5 Şubat 2010 Cuma

İMAM-I AZAM’IN KENDİSİNE TABİ OLACAKLARA İKAZI

Ebû Hanîfe önceleri Kelâm ilmiyle uğraşmış ve birtakım tartışmalara katılmış olmasına rağmen cedelcilerin iddialı üslûbundan uzak kalmıştır. İctihadlarını değerlendirirken kendisi şöyle demiştir: "Bu bizim reyimizle vardığımız bir sonuçtur. Kimseyi reyimize zorlamaz, kimseye 'bunu kabul etmeniz gerekir' demeyiz. Bizim gücümüz buna yetiyor, bize göre en iyisi budur. Bundan daha iyisini bulan olursa buyursun getirsin onu kabul ederiz" (Zehebî, a.g.e., 21). Kendisine tâbi olacak kimselere de şu tavsiye ve ikazda bulunmuştur: "Nereden söylediğimizi (verdiğimiz hükmün delil ve kaynağını) tetkik edip bilmeden bizim reyimizle fetvâ vermek hiçbir kimse için helâl olmaz." O, bir tek kişi ya da mezhebin İslâm'ı kuşatmasının mümkün olmadığını biliyordu. Ne Ebû Hanife ne başka bir İmam, kendi ictihadı hakkında böyle bir iddiada bulunmuştur. Onlar hep sahih sünnetin asıl olduğunu, sahih sünnet ile sözleri çatıştığı takdirde sahih sünnet ile amel edilmesi gerektiğini öğrenci ve izleyicilerine özenle tavsiye ve ikaz etmişlerdir.
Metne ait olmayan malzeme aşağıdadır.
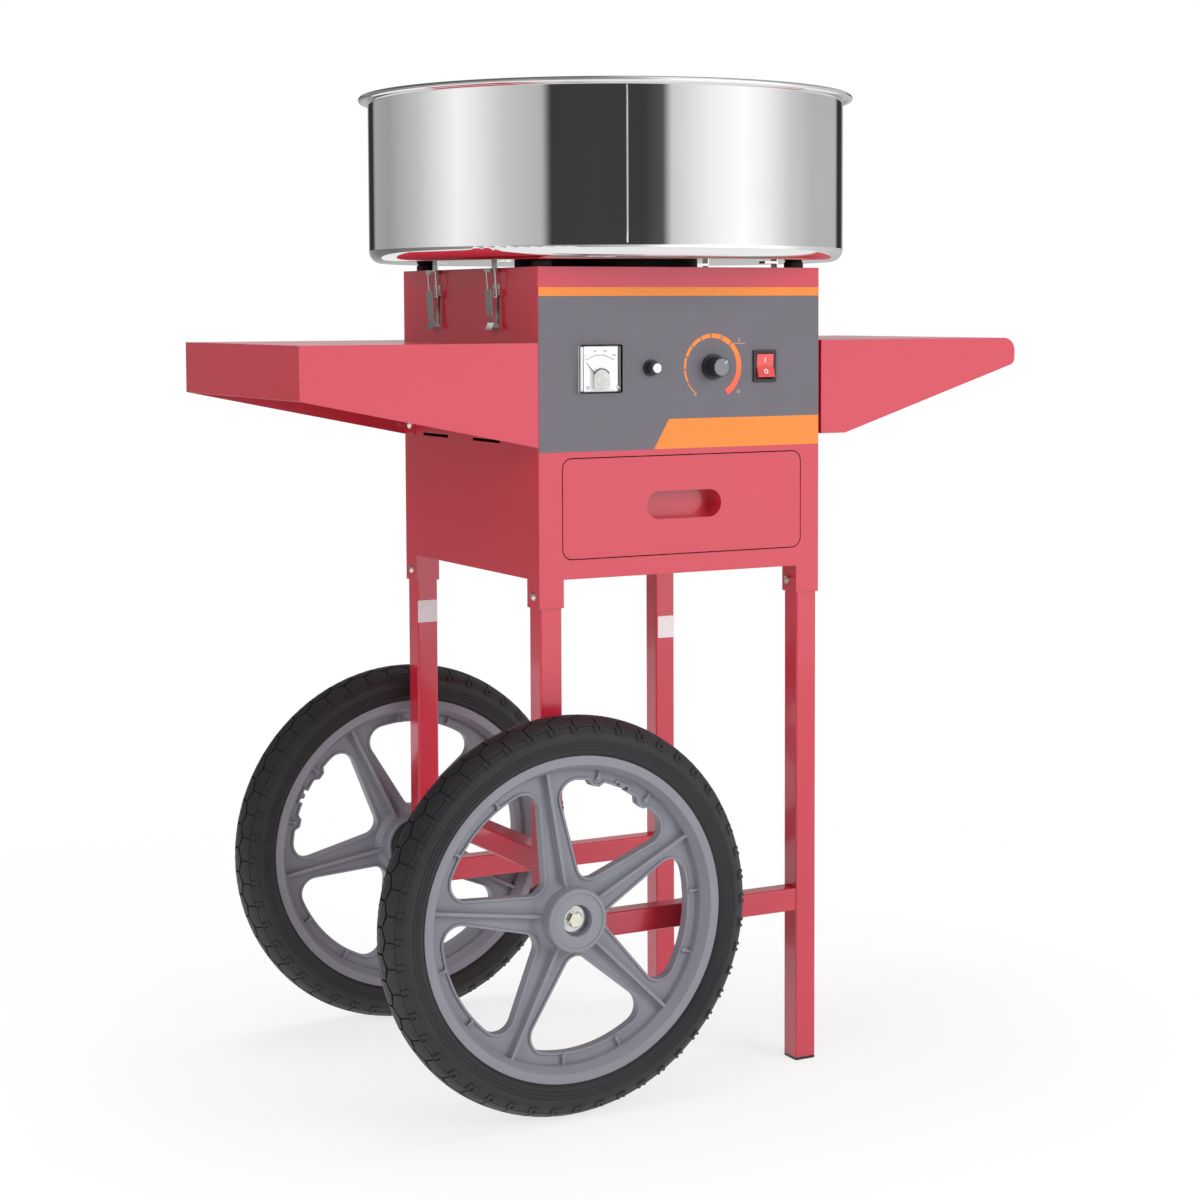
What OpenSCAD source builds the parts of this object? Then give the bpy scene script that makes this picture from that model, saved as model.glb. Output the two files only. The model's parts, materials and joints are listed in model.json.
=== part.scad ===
// Cotton candy cart: a spinning-head floss machine with a lift-off bowl on a
// sheet-metal cabinet, two folded shelves, a four-leg frame and two big wheels.
// The control panel faces -Y, the wheels are on the -X side, and Z is up from the floor.

/* [Cabinet] */
// Cabinet width, along X
cab_w = 325; // [300:1:360]
// Cabinet depth, along Y
cab_d = 325; // [300:1:360]
// Height of the cabinet's walls
cab_h = 308; // [290:1:340]
// Height of the walls' lower edge above the floor
cab_low = 524; // [500:1:540]
// Thickness of the folded sheet
sheet = 1.2; // [0.8:0.1:2]
// How far the corner sleeves reach below the panels
sleeve_drop = 28; // [20:1:40]
// Length of each slot in the side panels
vent_len = 65; // [40:1:75]
// Height of each slot
vent_h = 3.2; // [2:0.1:5]
// Distance of the slots below the cabinet's top
vent_below_top = 174.7; // [165:1:180]

/* [Frame] */
// Outer width of the square leg tube
leg_w = 24; // [20:1:28]
// Wall of the leg tube
leg_wall = 1.5; // [1:0.1:2.5]
// How far the legs go up into the corner sleeves
leg_insert = 42; // [30:1:50]
// Height of the cross braces above the floor
brace_low = 160; // [145:1:165]
// Height of the side brace above the floor
side_brace_low = 230.5; // [220:1:300]
// Height of the brace tube
brace_h = 24; // [20:1:24]
// Width of the brace tube
brace_w = 22; // [18:1:22]
// Thickness of the plastic caps under the legs
cap_t = 3; // [2:0.5:6]

/* [Wheels] */
// Radius of the rim's lips
rim_r = 161; // [158:1:164]
// Height of the tyre over the rim's lips
tyre_h = 37; // [35:1:43]
// Width of the rim
rim_w = 44; // [40:1:48]
// Width of the tyre
tyre_w = 54; // [50:1:58]
// Length of the spacer between each wheel and its leg
spacer_len = 8.7; // [7.7:0.1:17.7]
// Distance from the cabinet's middle to the wheel bolts, along X
wheel_x = 153; // [149:1:153]
// Radius of the wheel bolts
axle_r = 4; // [3:0.5:5]
// Number of spokes
spokes = 5; // [4:1:6]
// Tread blocks round each ring of the tyre
tread_blocks = 48; // [36:2:60]
// Depth of the grooves between the tread blocks
tread_depth = 2.5; // [1:0.5:4]
// Width of the grooves between the tread blocks
groove_w = 2.2; // [1:0.2:4]

/* [Shelves] */
// Distance of the shelves below the cabinet's top
shelf_drop = 74.5; // [60:0.5:92]
// Reach of the square shelf out from the cabinet
left_reach = 248; // [200:1:300]
// Reach of the round-nosed shelf out from the cabinet
right_reach = 253; // [210:1:300]
// Depth of the left shelf's side at the cabinet
left_root = 102.5; // [90:0.5:110]
// Depth of the left shelf's outer edge
left_edge = 52; // [40:1:60]
// Depth of the right shelf's side at the cabinet
right_root = 97; // [90:0.5:105]
// Depth of the right shelf's nose
right_edge = 29.5; // [27:0.5:40]
// Gap between the cabinet and the right shelf
right_gap = 3.5; // [2:0.5:6]

/* [Bowl] */
// Outer radius of the bowl's wall
bowl_r = 250; // [240:1:260]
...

Mezhepleri günümüze kâdar varlığını sürdüren Ehl-i Sünnet mezheplerinden dördü arasında ilk tedvin edilen mezhep Hanefi mezhebi olmuştur. Irak'ta doğan bu mezhep hemen hemen bütün İslâm dünyasında yayıldı. Abbâsiler döneminde kadıların çoğu Hanefi idi. Selçukluların, Harzemşahların mezhebi de Hanefilik idi. Osmanlı döneminde de resmi mezhep Hanefilik olmuştur (İzmirli İsmail Hakkı, Yeni İlm-i Kelâm, Ankara 1981, 127).
Ebû Hanife yetmiş yıllık ömrünü fetvâ vermek, ders halkasında talebe yetiştirmek, ilmî seyahatlerde bulunmak ve ibadet etmekle geçiren, İslâm âleminin yetiştirdiği büyük müctehidlerden biridir. Elli beş defa hacca gittiği nakledilir (İzmirli, İ. Hakkı, a.g.e. 127). Bu duruma göre o her sene hac yapmıştır.